Отчего же я вспомнил китайские дворики внутренние?
Вот отчего. Я раньше, читая китайские газеты и журналы, слушая радио, думал, что узнаю что-то о китайской жизни, что фамилии китайских вождей, их перемещения с поста на пост, их речи и декларации, то, что и как сообщается, — это и есть отражение политики китайского государства, расстановки в нем общественных сил и течений, что это вообще полезные сведения о китайской жизни. Сейчас, глядя на фасады и стенки, я понял, что все сообщаемое в газетах и по радио, вся эта внешняя жизнь громадного бюрократического аппарата — величина мнимая, а суть происходит в глубине, в тайных дворах и двориках, переходах, флигелях, галереях, башнях, пристройках, в тысячах комнат, до которых не добирается ничей взор.
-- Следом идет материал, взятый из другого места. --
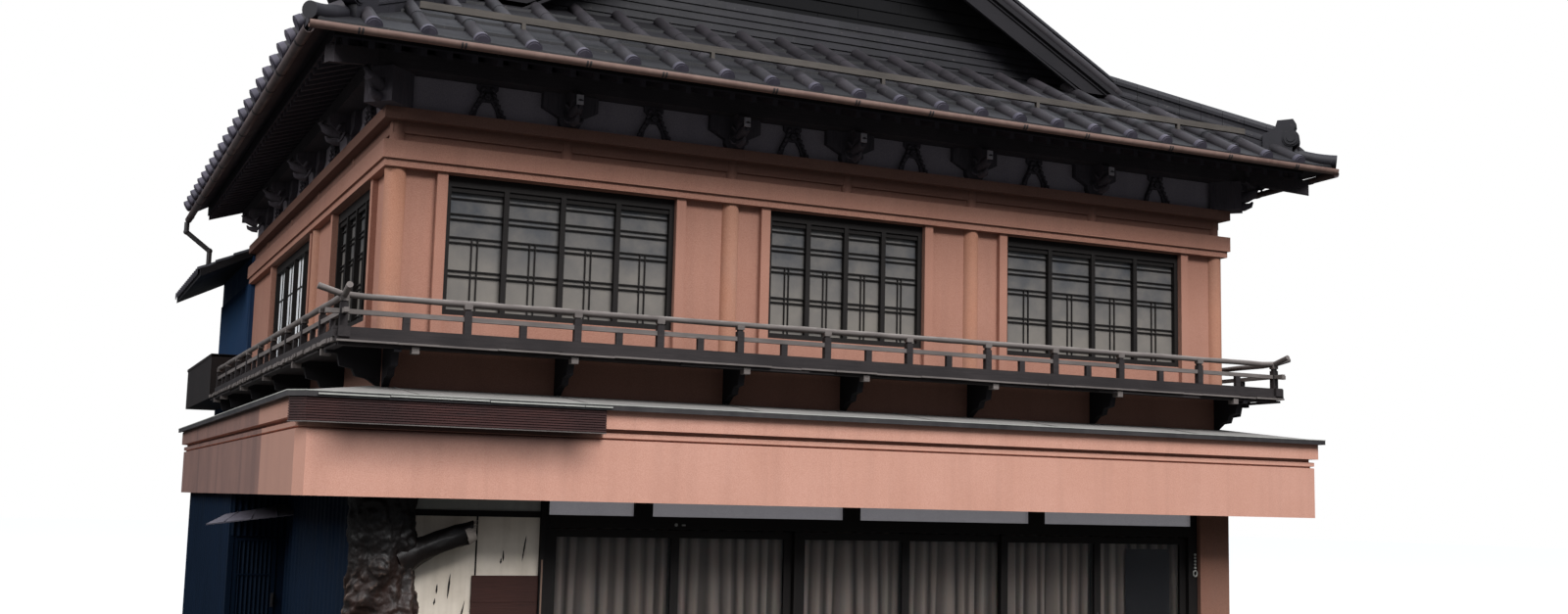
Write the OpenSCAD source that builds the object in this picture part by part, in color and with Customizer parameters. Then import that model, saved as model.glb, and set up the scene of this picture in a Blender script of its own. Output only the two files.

А там, в этих пчелиных ульях бюрократии, царствуют те же извечные законы, которые сопровождали жизнь государства в ходе всей истории Китая, — жажда власти, денег, насыщения во всех его формах. Без денег не было и нет власти — бескорыстная власть такой же вздор, как и ласковый огнемет. Значит, там, во внутренних двориках китайской бюрократии, правит по-прежнему тот, у кого есть много денег. Значит, нищие хунвэйбины, способные, покупая яблоко, выбирать его целый час, власти не имеют — и кто-то тихо смеется над ними во внутренних двориках под акациями.
Я перестал читать газеты, потому что я не хотел, чтобы меня обманывал фасад.
Ах, как плохо мы усваиваем то, что говорят нам мудрейшие мужи нашей литературы! Ведь писал же, писал Александр Сергеевич Пушкин: «И мало горя мне, свободно ли печать / Морочит олухов иль чуткая цензура / В журнальных замыслах стесняет балагура», а я, олух, не вник в его слова…
Итак, я расхотел, чтобы меня обманывал фасад. Но не только это. Я понял, что прикасаюсь мыслью к одной из самых охраняемых государственных тайн Китая и что если бы я знал хоть что-то о жизни внутренних двориков китайской власти, то никогда я не увидел бы снова прекрасных дворцов Ленинграда, а пропал бы в Китае, как муха. Слава всевышнему, что я ничего не знаю, и вот скоро буду любоваться древними дворцами и стенами моего собственного отечества.